I had that thought in the early 2000. I am still “observing” what the Internet will continue to do and what will be the cognitive and emotional consequences of the nurturing of this post-modern Prometheus.

As a nation, we perhaps become more informed, more able to learn from the boundless wasteland of cyberspace, and perhaps more able to see where we are going as nation.

But with any technology, and as it becomes enculturalised and become us and even as it tells us how to live, think, as well as to continue to be and become as a human being, we are confronted by all the contradictions of what it means; confronted by the disabling or even deconstructing and destructing aspects of our creation. That Frankenstein we are no longer able to bring back home.

Critical juncture

We are at a critical juncture - how do we stop and think how to use technology, especially this medium I am using. Do we see its value and utility from the point of view of ethics or do we become a child overly excited of the freedom it accords and use it without understanding what ‘creativity and altruism’ means?
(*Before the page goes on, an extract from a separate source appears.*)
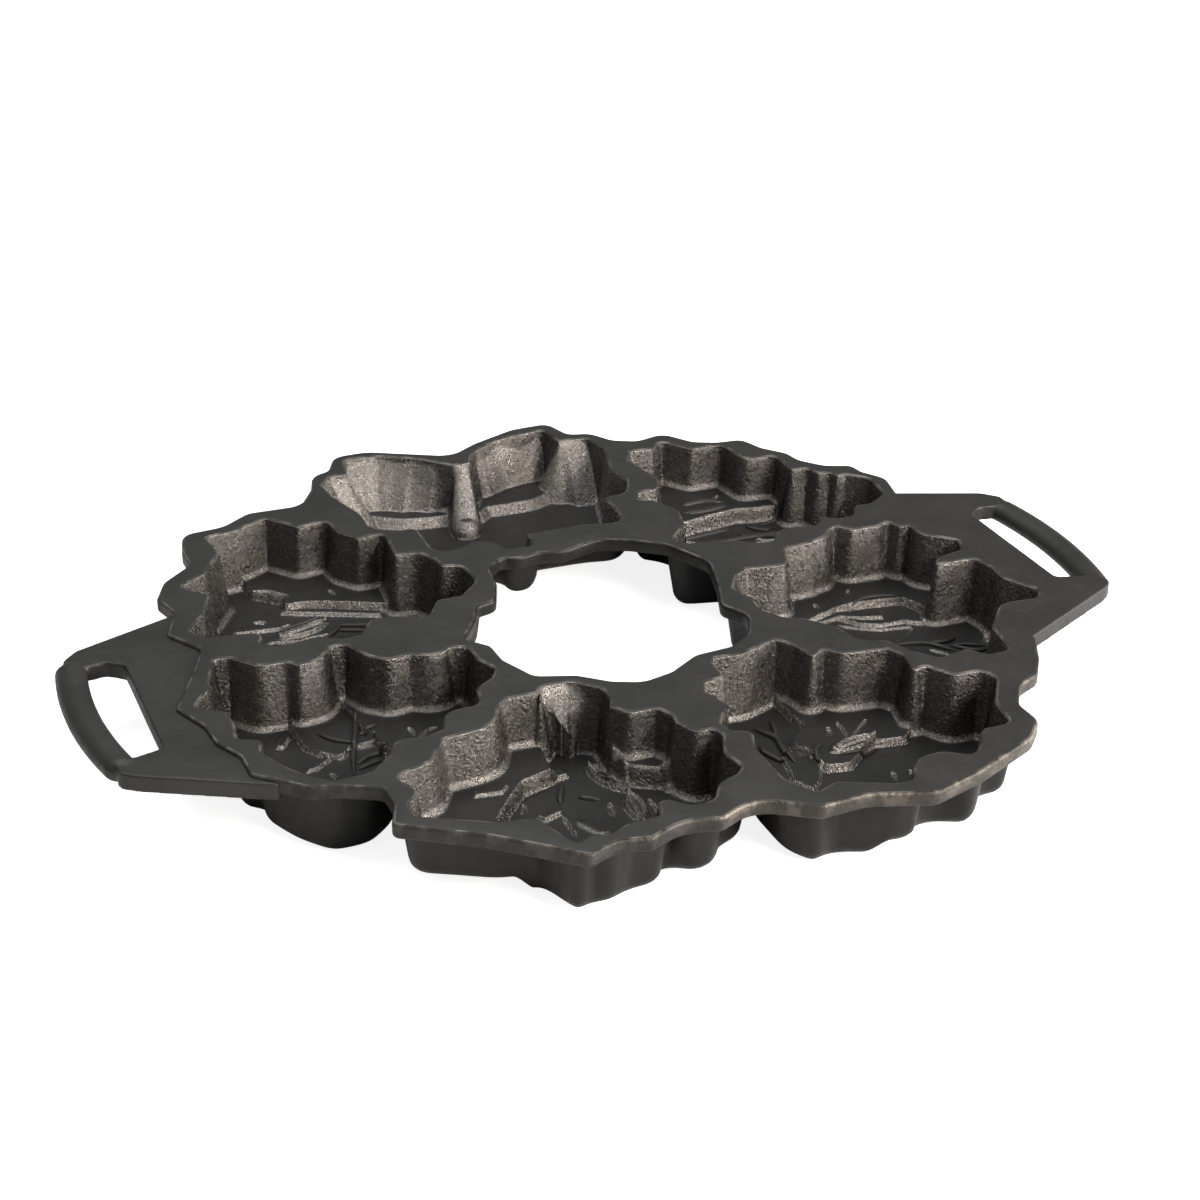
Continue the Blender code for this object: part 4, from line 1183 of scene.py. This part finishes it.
    def _case(self, shell: Shell, upper: np.ndarray, others: Sequence[np.ndarray]) -> None:
        """Adds the outside, from the deck's underside down to the face it stands on.

        Args:
            shell: what the points and faces are added to.
            upper: the numbers of the points along the upper edge of the inside.
            others: the rims of the neighbouring cups.
        """
        slope = math.tan(self.draft)
        wall_end = self.depth + self.floor - self.heel * (1.0 - math.sin(self.draft))
        out = self.wall - self.deck * slope
        wide = moved_rings(self.rim, [-out])[0]
        near = np.min([nearest_distance(self.rim, other) for other in others], 0)
        share = np.minimum(1.0, np.maximum(near / 2.0 - self.case_gap, 0.0) / out)
        top = self.rim + (wide - self.rim) * np.maximum(share, self.lap / out)[:, None]
        rows = [upper]
        rows += [shell.add(ring, -self.deck, 0.0, Skin.CASE) for ring in (self.lap_ring, top)]
        first = self.deck + self.case_row
        depths = [*np.arange(first, wall_end - self.last_case_row, self.case_row), wall_end]
        insets = [depth * slope - self.wall for depth in depths]
        for k in range(1, self.heel_rows + 1):
            turn = self.draft + (math.pi / 2.0 - self.draft) * k / self.heel_rows
            swung = self.heel * (math.cos(self.draft) - math.cos(turn))
            insets.append(wall_end * slope - self.wall + swung)
        outward = [inset for inset in insets if inset < 0.0]
        rings = moved_rings(self.rim, outward[::-1])[::-1]
        rings += moved_rings(self.rim, insets[len(outward):])
        for k, (inset, ring) in enumerate(zip(insets, rings)):
            ring = softened(ring, k * k)
            heights = self.case(ring, np.full(len(ring), inset))
            heights = np.minimum(heights, -self.deck - LEAST_CASE)
            rows.append(shell.add(ring, heights, 0.0, Skin.CASE))
        shell.strip(rows, flip=True)
        self._middle(shell, ring, insets[-1], Skin.CASE)

    def _middle(self, shell: Shell, ring: np.ndarray, least: float, skin: Skin) -> None:
        """Closes the hollow or the case inside the last ring of its wall.

        Args:
            shell: what the points and faces are added to.
            ring: the last ring of the wall.
            least: how far inside the rim that ring lies.
            skin: Skin.HOLLOW or Skin.CASE.
        """
        hollow = skin is Skin.HOLLOW
        guides, grid = (self.guides(), self.grid) if hollow else (NO_POINTS, self.case_grid)
        low, high = ring.min(0), ring.max(0)
        xs = np.arange(low[0], high[0], grid)
        ys = np.arange(low[1], high[1], grid * ROW_SHARE)
        gx, gy = np.meshgrid(xs, ys)
        gx = gx + (np.arange(len(ys)) % 2)[:, None] * grid / 2.0
        loose = np.column_stack([gx.ravel(), gy.ravel()])
        if len(guides):
            loose = loose[nearest_distance(loose, guides) > grid * GUIDE_CLEAR]
            loose = np.vstack([guides, loose])
        loose = loose[inside(loose, ring)]
        loose = loose[nearest_distance(loose, self.rim) > least + grid * WALL_CLEAR]
        places, found = fill([ring], loose)
        inset = np.maximum(nearest_distance(places, self.rim), least)
        heights = (self.hollow if hollow else self.case)(places, inset)
        shell.triangles(shell.add(places, heights, 0.0, skin), found, flip=not hollow)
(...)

Do we use it to spread falsehood and half-truths and to destroy others - or do we use it as a tool to educate and to educate for peace based on the crafting of knowledge and the sharing of information that will elevate human dignity and help reduce the suffering of others?
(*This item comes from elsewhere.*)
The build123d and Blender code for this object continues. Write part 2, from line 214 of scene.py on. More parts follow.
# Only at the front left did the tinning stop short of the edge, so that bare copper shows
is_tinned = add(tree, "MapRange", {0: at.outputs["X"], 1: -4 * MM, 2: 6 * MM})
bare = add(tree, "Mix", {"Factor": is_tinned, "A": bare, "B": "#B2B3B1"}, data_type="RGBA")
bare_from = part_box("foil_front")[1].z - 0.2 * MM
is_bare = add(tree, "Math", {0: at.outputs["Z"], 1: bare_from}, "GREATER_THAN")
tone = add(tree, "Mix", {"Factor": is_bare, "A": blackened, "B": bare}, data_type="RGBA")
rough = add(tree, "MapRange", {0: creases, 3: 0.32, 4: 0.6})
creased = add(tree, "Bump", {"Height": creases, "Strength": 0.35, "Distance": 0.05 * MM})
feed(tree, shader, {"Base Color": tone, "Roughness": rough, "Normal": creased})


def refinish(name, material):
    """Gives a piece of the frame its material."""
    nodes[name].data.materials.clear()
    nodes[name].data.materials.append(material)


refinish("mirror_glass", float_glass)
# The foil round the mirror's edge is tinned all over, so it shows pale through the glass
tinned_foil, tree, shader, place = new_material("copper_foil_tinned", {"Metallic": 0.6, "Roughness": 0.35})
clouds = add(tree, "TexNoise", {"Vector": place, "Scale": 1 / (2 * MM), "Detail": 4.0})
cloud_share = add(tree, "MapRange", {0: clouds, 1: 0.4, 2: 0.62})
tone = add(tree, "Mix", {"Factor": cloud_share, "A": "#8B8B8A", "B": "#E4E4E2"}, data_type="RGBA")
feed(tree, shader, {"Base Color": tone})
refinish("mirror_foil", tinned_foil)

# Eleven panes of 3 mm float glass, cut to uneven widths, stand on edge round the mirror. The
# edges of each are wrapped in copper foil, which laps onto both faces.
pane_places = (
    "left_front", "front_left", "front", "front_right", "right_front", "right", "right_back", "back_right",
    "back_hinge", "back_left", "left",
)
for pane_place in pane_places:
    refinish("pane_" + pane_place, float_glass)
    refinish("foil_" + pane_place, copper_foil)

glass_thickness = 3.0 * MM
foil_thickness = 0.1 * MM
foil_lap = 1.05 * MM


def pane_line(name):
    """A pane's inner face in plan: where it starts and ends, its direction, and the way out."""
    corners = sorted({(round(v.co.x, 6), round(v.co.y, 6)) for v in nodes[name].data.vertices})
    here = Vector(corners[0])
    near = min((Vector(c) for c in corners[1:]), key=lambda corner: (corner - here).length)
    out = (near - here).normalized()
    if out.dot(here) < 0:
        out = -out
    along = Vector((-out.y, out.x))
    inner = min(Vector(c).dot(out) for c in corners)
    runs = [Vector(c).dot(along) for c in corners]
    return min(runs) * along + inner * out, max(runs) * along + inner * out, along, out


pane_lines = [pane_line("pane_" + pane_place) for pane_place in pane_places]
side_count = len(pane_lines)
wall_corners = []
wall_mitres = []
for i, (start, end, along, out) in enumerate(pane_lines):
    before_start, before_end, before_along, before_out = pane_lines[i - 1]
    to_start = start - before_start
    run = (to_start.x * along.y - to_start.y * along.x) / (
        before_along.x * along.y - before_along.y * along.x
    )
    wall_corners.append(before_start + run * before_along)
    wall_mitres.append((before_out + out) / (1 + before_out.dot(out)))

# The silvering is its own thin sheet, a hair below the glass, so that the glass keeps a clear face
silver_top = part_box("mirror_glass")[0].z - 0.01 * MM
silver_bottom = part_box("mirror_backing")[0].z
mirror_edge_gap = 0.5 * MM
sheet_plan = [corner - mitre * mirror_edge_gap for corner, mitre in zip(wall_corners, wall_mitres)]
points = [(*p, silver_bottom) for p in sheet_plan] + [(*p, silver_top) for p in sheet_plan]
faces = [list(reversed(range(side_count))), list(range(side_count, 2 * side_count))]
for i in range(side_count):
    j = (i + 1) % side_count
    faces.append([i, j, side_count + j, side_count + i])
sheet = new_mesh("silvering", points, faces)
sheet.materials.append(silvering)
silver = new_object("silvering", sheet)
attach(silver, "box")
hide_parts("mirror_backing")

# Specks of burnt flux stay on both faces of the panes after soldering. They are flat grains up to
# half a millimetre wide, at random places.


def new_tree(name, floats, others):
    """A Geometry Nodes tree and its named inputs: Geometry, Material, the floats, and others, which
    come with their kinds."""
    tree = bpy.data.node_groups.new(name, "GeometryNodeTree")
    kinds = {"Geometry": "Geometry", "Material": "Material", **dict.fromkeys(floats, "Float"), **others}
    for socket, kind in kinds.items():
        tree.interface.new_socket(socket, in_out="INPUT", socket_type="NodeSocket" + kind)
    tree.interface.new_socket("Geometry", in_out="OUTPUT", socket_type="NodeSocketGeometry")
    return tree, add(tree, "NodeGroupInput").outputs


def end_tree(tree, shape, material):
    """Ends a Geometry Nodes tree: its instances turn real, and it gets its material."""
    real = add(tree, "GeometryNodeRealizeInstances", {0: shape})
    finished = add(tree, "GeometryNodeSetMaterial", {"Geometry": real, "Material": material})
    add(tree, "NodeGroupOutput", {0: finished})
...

Of course, like many, I am a believer in the Internet as a tool to make others aware of the injustices the powerful amongst us inflict onto the powerless, of the hideousness of capitalist formation and the evolution of the sophisticatedness of the modern class system, of the rise of religious fundamentalism that is leading towards the ‘struggle to establish’ this or that theocratic state through violence, and as a tool to make children smarter by having smarter schools.

These are the elements of what this Frankenstein of ours can do.

In a time of chaos we ought to think how to use this medium. My emotions these past few days have been quite ‘fried’.

I have been overwhelmed by images of horror derived and drawn from the two horrifying events unfolding: the Israeli incursion into Gaza and the massacre of innocent people in response to the diabolic work of Hamas and the massacre of innocent people as well, and in the case of the instantaneous destruction of Malaysia Airlines MH17 with all on board reportedly dead.

The images, especially of dead bodies strewn into pieces and of children dying and dead in such horrible conditions, became too much for me. They are meant to make a point of the war: the crime against humanity but they have come to me too much to be cognitively and semiotically ingested. Many of them ought not to be posted and passed around.

Use the Internet responsibly. Educate and not aggravate to annihilate. Use it to build this nation and not to celebrate bigotry and racism.

But at this moment in the most difficult time we are facing as a nation. We need to look at ourselves and look at this social media too we have in our hands and ask this question: will this help globalise and multiply hatred... or will this spread love and goodwill...?

Let us work together on a common ground - for the common good. Let us pray for the ending of the violence destroying both the people of Gaza - and the children of Israel, too.